Sommerurlaub [Vaginale VII], Kurdwin Ayub, 3 minutes, HDCam, colour.

This brief film had a young girl miming in wedding attire to the pop classic ‘Stay With Me Baby’.

Mouse Palace, Paul Horn and Harald Hund, 201, 10 minutes, digital colour.

A lone mouse enters a doll’s house and is gradually joined by several mates. Imprisoned in the house they gradually eat the furniture, fittings and then the structure itself. The film grows darker and a storm erupts outside. Clearly another effective satire on consumerism.

Notes on film 05: Conference, Norbert Pfaffenbichler, 2011, 8 minutes, 35mm, black and white.

A series of characters appear, mainly in mid-shots or close-ups. Then I recognise Hitler, or to be exact a performer impersonating the infamous leader. There were probably over 50, I neglected to count. I did recognise Alec Guinness, John Cleese and Anthony Hopkins. Some were presumably from television; the majority seemed to be from films. An eerie but telling evocation.
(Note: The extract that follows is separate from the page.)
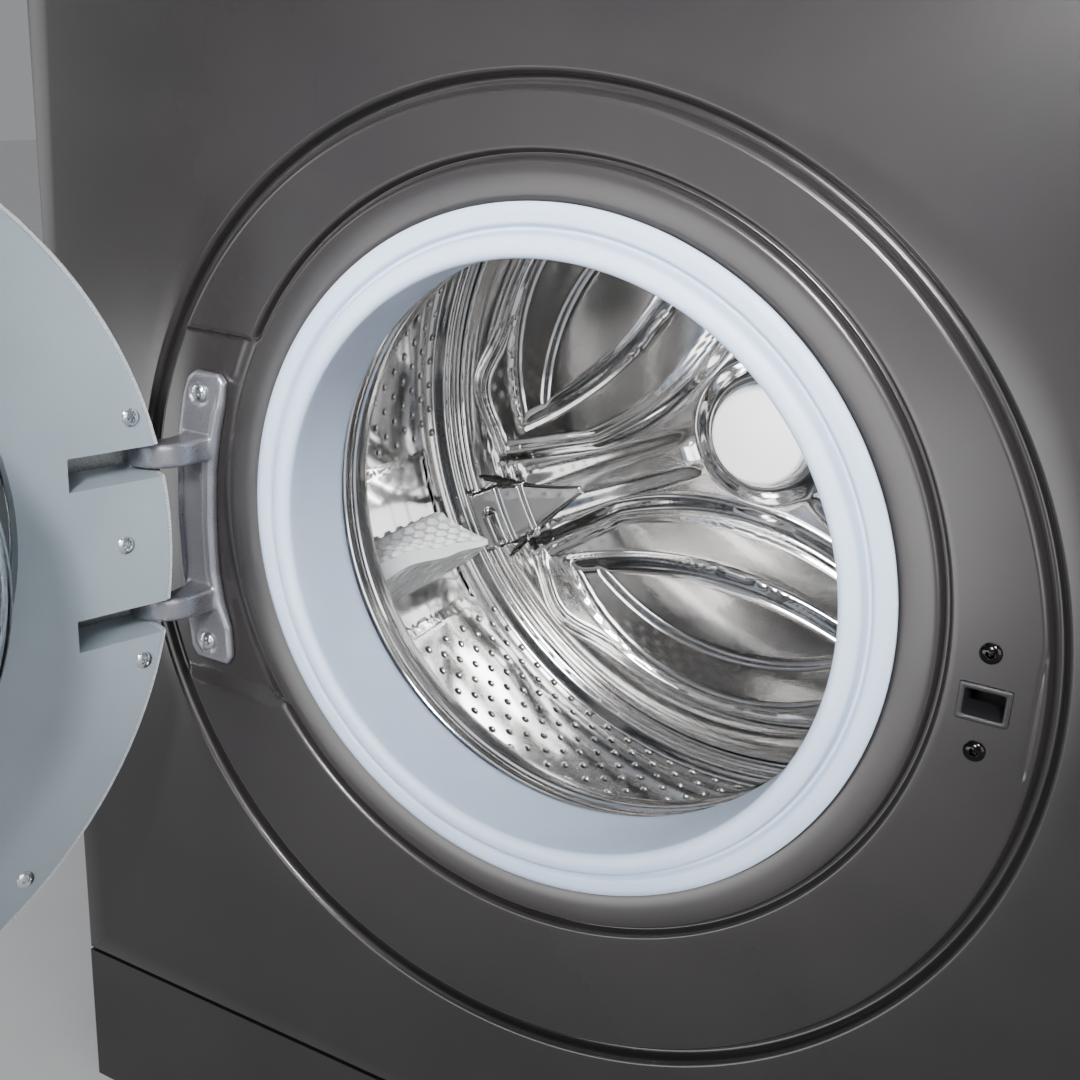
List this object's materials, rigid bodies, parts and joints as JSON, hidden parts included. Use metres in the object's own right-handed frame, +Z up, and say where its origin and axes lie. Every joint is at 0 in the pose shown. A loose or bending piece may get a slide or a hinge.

Machinations 84, UA 2010, 6 minutes, Beta SP, colour.

This was an abstract film of constantly evolving forms, voluptuous curves and bell shapes. It offered beautiful imagery with electronic music.

Coming Attractions, Peter Tscherkassky, 25 minutes, 35mm, black and white.

Unfortunately the longest film in the programme as it completely failed to engage me. Avant-garde works are frequently very subjective, but this was to the point where I was bemused and then irritated.

zounk!, Billy Roisz 2012, 6 minutes, Digibeta, colour.

This looked great but it had a pronounced flicker effect, which was almost strobe-like, and I found that too much to watch. Shame.

The whole programme was fascinating. My favourite was Paradise Later, which addressed issues in a way that I could relate. The majority of the films were visually engaging. However, as with earlier programmes, I found the constant use of flicker effect difficult to watch. I did wonder why so many avant-garde films use this technique.

I broached that point with Neil Young, one of the Festival Directors, who introduced this programme. He made the point that the avant-garde tends to try and make explicit one of the ‘invisible’ aspects of cinema – the constant change between image and black that has been with us since W. K. L. Dickson perfected the film mechanism. [The digital format replicates this electronically]. Neil did also concede that it had now almost become a tradition among the avant-garde and one could argue that in that way it militated against the subverting of conventions that they aim at.

I could see his point, and the films also play with and illuminate all sorts of conventions in camera work, editing and sound. But there does seem to be an over emphasis on this aspect of the cinematic form. And indeed some of the films on show used the change between image and black screen, but not at the rate where it can create viewing difficulties. There seem to be at least three techniques here: fast chnages of images that create a slight flicker: editing that makes the imperceptible black gaps percpetible: and actually inserting black frames in the film. It also occurred to me that the alternation between image and black is actually a follow-on from an even more fundamental aspect to cinema – that whilst we watch a series of individual still frames, what we ‘see’ is continuous movement. The great poet of late C20th cinema, Chris Marker, addressed this directly in his masterpiece La Jetée [1962}. That film gave a name to a particular form of film, photo-roman. But, in fact, I can only ever remember seeing a very few photo-romans over the years. Perhaps some of the avant-garde could try this format, which I think is less challenging on the eye.